The Central Bank researchers pointed out that in the five years to 2007, household debt trebled. It has since fallen sharply and debt measured as a proportion of income, or of asset values, is now back to around 2003 levels. However, household debt at 115 per cent of income is still at the higher end of the EU average.

– The distribution of wealth is always a contentious subject. And it is hard to measure. The CSO data does not give a breakdown of wealth ownership – a 2015 analysis by economist Cormac Staunton on behalf of TASC estimated that more than 70 per cent of wealth was owned by 20 per cent of the population, which would be slightly ahead of EU averages. The latest CSO data estimates that wealth inequality has decreased a little in the meantime, though it does not present detail of wealth concentration.

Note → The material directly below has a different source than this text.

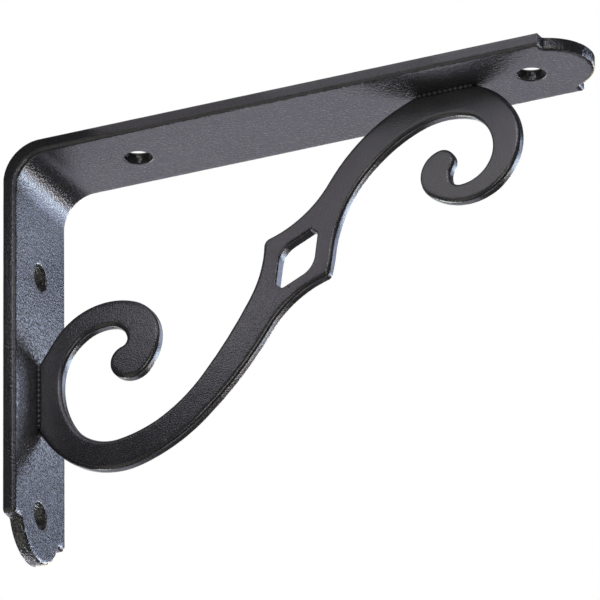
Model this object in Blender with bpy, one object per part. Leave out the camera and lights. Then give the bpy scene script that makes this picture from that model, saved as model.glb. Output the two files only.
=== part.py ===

– In terms of taxation, two parties – Sinn Féin and the Green Party both proposed wealth taxes in their election manifestos. But taxing the the family home remains contentious. Sinn Féin remains opposed to the local property tax and Fine Gael and Fianna Fáil have promised not to hike this tax.

Better off households are much more likely to have had a significant inheritance. Sinn Féin has called for a hike in inheritance tax while Fianna Fáil has called for a cut for children inheriting from parents.